SYLVAIN DORIENT (241)
18.12.2014
© Public Domain
« Nous sommes des gens bien. Pas pires, pas mieux que vous qui êtes en train de me lire... », annonce d'emblée Véronique, qui s’est retrouvée à la rue il y a quatre mois après un drame ; elle a en effet perdu son fils, puis son travail. La série de témoignages à découvrir sur La Rue au quotidien nous met le nez dans la misère concrète, vécue, au cœur de nos sociétés d’abondance.
La rue fait irruption dans la vie de ces auteurs d'un nouveau genre souvent à l’improviste, comme pour Véronique ou l’un de ses compagnons d’infortune, Paco, qui a perdu sa femme et son fils dans un accident de voiture. Les sans-abri qui témoignent voudraient que le regard porté sur eux change. « Il ne faut pas rentrer dans les clichés, explique Véronique. Nous avons notre dignité, nous nous lavons, nous cherchons du travail [...]. Je n’ai plus rien. Mais, ne me jugez pas. Ma vie a été très compliquée. J’ai bossé 30 ans dans les hôpitaux. Et je me suis retrouvée seule et sans emploi. »
La lecture de leurs aventures qui sont pour eux une routine est hypnotisante. C’est un mode de vie au jour le jour, où les quelques sous gagnés, l’état d’un sac à dos ou les petits soucis de santé prennent immédiatement des proportions extraordinaires. Un dessinateur sans domicile raconte par exemple dans son journal intitulé « Routine » : « 19 h, c’est calme et je pense que je vais dormir dans le grenier du bâtiment de Juju, juste pour la nuit. Ça devrait le faire, mon petit squat pour la nuit.
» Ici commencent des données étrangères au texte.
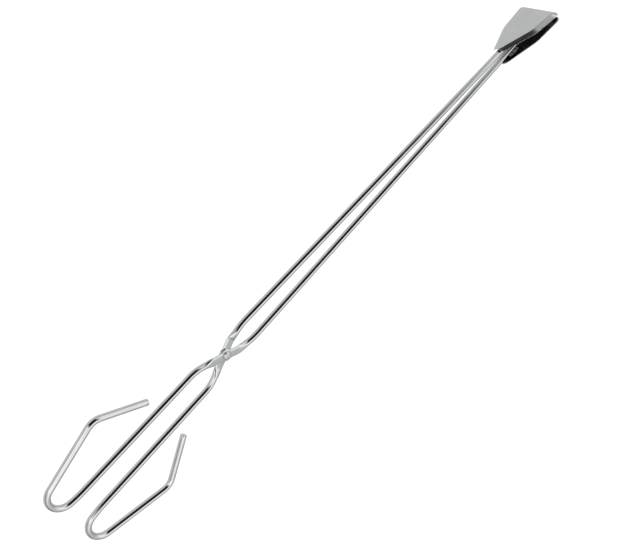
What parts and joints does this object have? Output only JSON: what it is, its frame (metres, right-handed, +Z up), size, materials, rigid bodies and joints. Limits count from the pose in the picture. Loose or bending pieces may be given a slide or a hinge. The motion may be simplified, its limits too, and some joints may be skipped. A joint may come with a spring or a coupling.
{
  "type": "crucible tongs",
  "caption": "Long steel hand tongs: crossed rods on a rivet, open finger loops at one end, dished jaw plates at the other.",
  "frame": {"origin": "centre of the bounding box's footprint, at its lowest level", "axes": "+X from the finger loops to the jaws along the tool, +Y towards the upper arm's loop, +Z up the rivet's axis towards its domed head"},
  "size_m": [0.682, 0.1256, 0.0496],
  "materials": {
    "rod": "bright chrome plate on round steel bar",
    "rivet": "bright chrome plate, domed head",
    "jaw_sheet": "chrome plate on pressed sheet, slightly softer than the rods, dark and unpolished inside",
    "weld": "rough plated weld bead"
  },
  "bodies": {
    "upper_arm_body": {"upper_arm": "rod", "pivot_rivet": "rivet", "upper_jaw_plate": "jaw_sheet", "upper_jaw_weld_a": "weld", "upper_jaw_weld_b": "weld", "upper_jaw_weld_end": "weld"},
    "lower_arm_body": {"lower_arm": "rod", "lower_jaw_plate": "jaw_sheet", "lower_jaw_weld_a": "weld", "lower_jaw_weld_b": "weld", "lower_jaw_weld_end": "weld"}
  },
  "joints": [
    {"name": "pivot", "type": "hinge", "parent": "upper_arm_body", "child": "lower_arm_body", "pos_m": [-0.14204, 0, 0.0248], "axis": [0, 0, 1], "range_deg": [0, 90]}
  ]
}
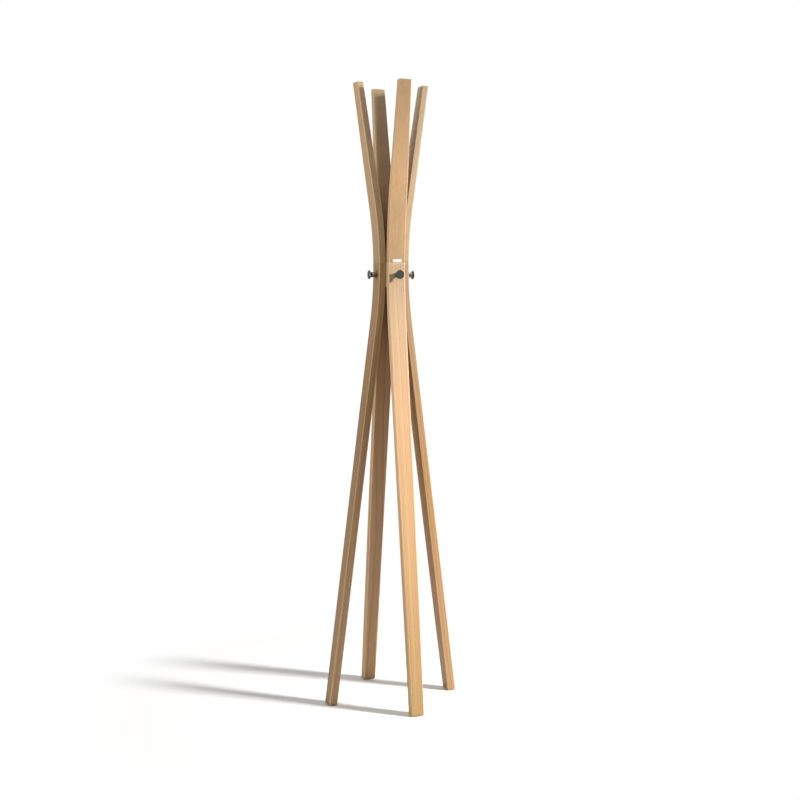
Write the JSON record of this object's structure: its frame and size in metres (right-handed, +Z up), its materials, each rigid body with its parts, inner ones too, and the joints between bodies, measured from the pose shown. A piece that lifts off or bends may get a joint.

Il me reste 5 euros pour demain, impec ! ». La météo revêt également une importance toute particulière pour ceux qui vivent dehors : « Il se remet à pleuvoir, heureusement j’ai trouvé un emplacement couvert, mais je doute que ça marche. Comme on dit chez nous, parapluie ouvert, porte-monnaie fermé ».
Les destins révélés à longueur de pages dressent un panorama sombre, où l’humour et l’optimisme déboulent au détour d’une phrase : « Sur les coups de 22 h, je suis sorti me coucher (et oui moi je ne rentre pas me coucher !) », plaisante Christophe. « Une charmante jeune femme m’offre un sandwich et une boisson. C’est mon jour, bien que finalement, je n’ai jamais eu à me plaindre ! » Le même explique qu’il a ses jours fériés : « Aujourd’hui, c’est repos, je ne fais pas la manche ».
Ils parlent du froid et de la faim, mais passent plus de temps à décrire l’indifférence des passants, la peine qu’ils éprouvent quand ils reçoivent regards et attitudes méprisantes. Les femmes sont plus rares que les hommes dans la rue, mais leur vie est bien plus dure selon ces témoignages. Dans leurs écrits, la peur de l’agression est omniprésente. Luca, qui vit depuis 19 ans dans la rue, s’indigne de voir une compagne d’infortune : « Bordel, moi qui y vis depuis 20 ans, je sais que la rue, c’est pas pour les femmes. Ça c’est injuste, ça ce n’est pas normal ».